Spotify, for instance, is considered a reader app that users can download and access content they’ve purchased elsewhere without having to pay for it through the App Store. But because of that, Apple prohibits the company from providing users with any links to off-app purchase options. In other words, Apple keeps Spotify from telling its own customers where it can sign up for a paid Spotify Premium service in its own app.
Epic Games fired the biggest salvo of all against Apple, saying that requiring the use of its payment system unfairly forces Epic to pay the App Store commission. To that end, the “Fortnite” maker updated its iOS version of the game to include a secondary payment option linked to Epic rather than the App Store, and offered users a discount for using its offering instead of Apple’s.
Apple, however, has repeatedly sought to defend itself against accusations that it operates as a monopoly.
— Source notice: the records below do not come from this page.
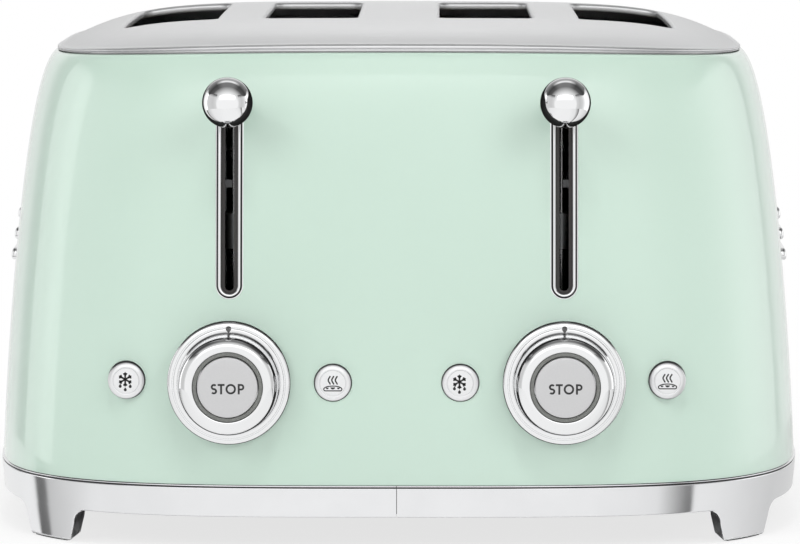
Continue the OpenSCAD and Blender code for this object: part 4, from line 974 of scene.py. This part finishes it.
# ---------------------------------------------------------------- printed marks
def stroke(points, width, caps=True):
    """Outline of a line of even width, with round ends or square ones."""
    p = np.array(points, float)
    run = np.gradient(p, axis=0)
    run /= np.linalg.norm(run, axis=1, keepdims=True)
    side = np.stack([-run[:, 1], run[:, 0]], -1) * width / 2
    out = list(p + side)
    if caps:
        out += cap(p[-1], side[-1])
    out += list((p - side)[::-1])
    if caps:
        out += cap(p[0], -side[0])
    return [tuple(v) for v in out]


def cap(end, first):
    """The round end of a stroke."""
    out = []
    for k in range(1, 7):
        c, s = math.cos(-math.pi * k / 7), math.sin(-math.pi * k / 7)
        out.append(end + np.array([first[0] * c - first[1] * s, first[0] * s + first[1] * c]))
    return out


def print_mark(name, outlines, x, z, face, material, body):
    """Flat printed shapes a little proud of a face."""
    proud, depth = 0.03, 0.15
    pts, faces = [], []
    for line in outlines:
        n, first = len(line), len(pts)
        for y in (-(face + proud), -(face - depth)):
            pts += [(x + p[0], y, z + p[1]) for p in line]
        faces.append(tuple(range(first, first + n)))
        faces.append(tuple(range(first + 2 * n - 1, first + n - 1, -1)))
        for i in range(n):
            a, b = first + i, first + (i + 1) % n
            faces.append((a, b, n + b, n + a))
    make(name, pts, faces, material, body, 20)


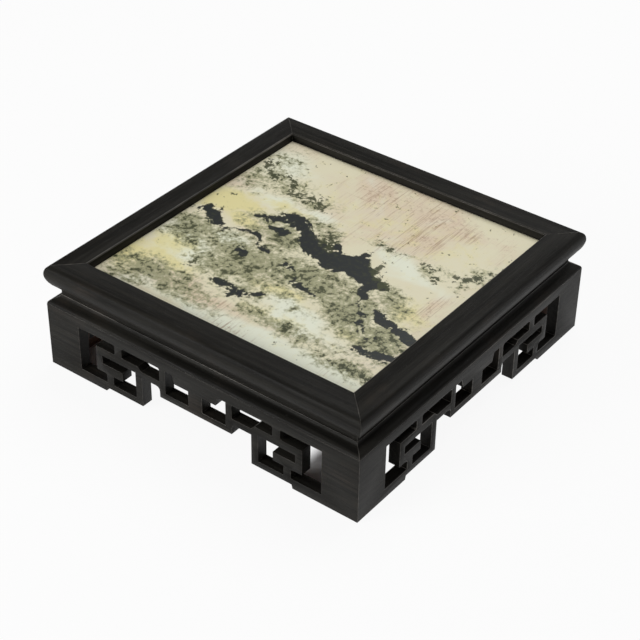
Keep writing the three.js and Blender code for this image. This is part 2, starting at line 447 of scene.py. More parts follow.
class StoneGraph(Graph):
    """The stone's material, with its three noises about zero and the slab's own fields."""

    def __init__(self, name: str, cloud: Noise, mottle: Noise, grit: Noise) -> None:
        """Starts the material with its noises and fields.

        Args:
            name: The material's name.
            cloud: The slow noise.
            mottle: The middling noise.
            grit: The fine noise.
        """
        super().__init__(name)
        self.cloud = self.centred(self.coords, cloud)
        self.mottle = self.centred(self.coords, mottle)
        self.grit = self.centred(self.coords, grit)
        self.dark, self.green, self.cool = self.fields(STONE_FIELDS)
        self.ochre, self.rust, self.moss = self.fields(STONE_WARMTH)

    def fields(self, layer: str) -> tuple[Socket, ...]:
        """The three fields kept in one colour layer of the slab.

        Args:
            layer: The layer's name.

        Returns:
            One socket for each field.
        """
        kept = self.add("ShaderNodeVertexColor", layer_name=layer)
        split = self.add("ShaderNodeSeparateColor")
        self.link(kept.outputs["Color"], split.inputs["Color"])
        return tuple(split.outputs)

    def centred(self, vector: Socket, kind: Noise) -> Socket:
        """A noise moved so that its mean is zero."""
        return self.math("SUBTRACT", self.noise(vector, kind), 0.5)

    def broken(self, base: Socket, stain: Stain) -> Socket:
        """A field broken up by the noises, so that its edge is ragged.

        Args:
            base: The field.
            stain: How much of the field and of each noise is added up.

        Returns:
            The sum.
        """
        total = self.math("MULTIPLY", base, stain.base)
        for part, gain in ((self.cloud, stain.cloud), (self.mottle, stain.mottle), (self.grit, stain.grit)):
            if gain:
                total = self.math("ADD", total, self.math("MULTIPLY", part, gain))
        return total

    def cover(self, base: Socket, stain: Stain) -> Socket:
        """How much of a stain shows, from its field."""
        return self.share(self.broken(base, stain), stain.step)


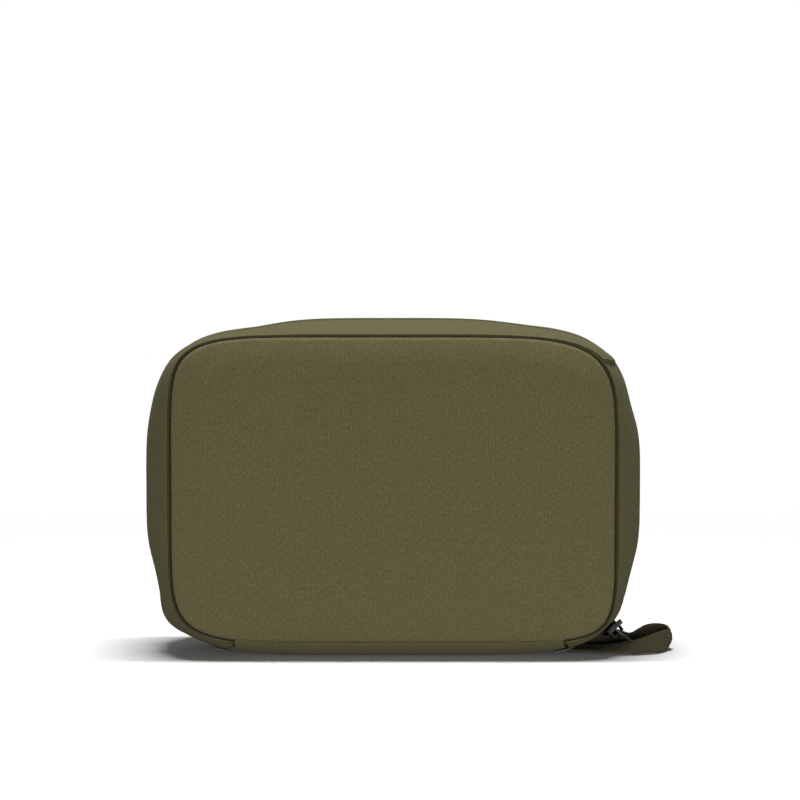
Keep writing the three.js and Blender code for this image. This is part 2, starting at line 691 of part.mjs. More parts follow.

In his testimony during July’s House Judiciary Committee’s Subcommittee on Antitrust, Commercial, and Administrative Law hearing, CEO Tim Cook told lawmakers that Apple “does not have a dominant market share in any market where we do business.”
After its dust up with Microsoft and Facebook, Apple moved to allow cloud gaming services for iOS and iPadOS, albeit with some heavy caveats like requiring that all games be made available for download, which is antithetical to cloud gaming.
The company has also denied that it harms competition through its App Store fees, saying that while the App Store generated $519 billion in global billings and sales in 2019, more than 85% of that went to third-party developers.
And last week, Apple moved to slash the very App Store commissions it has been criticized for, reducing the fees to 15% from 30% for app developers that earn less than $1 million in revenue through the marketplace, as part of its App Store Small Business Program.
That’s a sure fire public relations win. And according to Sensor Tower, the vast majority of apps, 97.5% of apps the firm tracks, earn less than $1 million in annual revenue. Meaning a huge number of developers are likely very happy with Apple’s decision.
As for Apple, Sensor Tower estimates that just 4.9% of the App Store’s overall revenue can be traced to those smaller app companies, ensuring Apple doesn’t take a massive hit to its bottom line.
But it might not be enough, according to Cornell Law School professor of law and economics George Hay.
“There’s nothing in our law which says excessive prices is an antitrust violation,” Hay told Yahoo Finance. “So that’s why lowering the prices has no legal significance. It may have a PR impact, it might buy off some potential complainants, maybe it’s just a good business decision...But it has no direct legal significance.”
Former Federal Trade Commission Chair and George Washington University Law professor of law and policy William Kovacic went further, saying that Apple’s move could backfire entirely, giving larger developers reason to question why Apple doesn’t reduce App Store fees for everyone.
“When you make these adjustments, your opponents say, ‘The only reason you are doing it is because you have learned and become aware of how inappropriate your conduct was...And now, because you have the litigation gun to your head, you’re making these changes. And if you’re making these changes, why couldn’t you have made others’,” Kovacic told Yahoo Finance.
There’s also the chance, he explained, that by making so many changes to App Store policies, regardless of how large or small, Apple could engender enough positive responses from developers to get its various detractors to back off.
Whether that sways the likes of the Justice Department or European Commission, though, remains to be seen.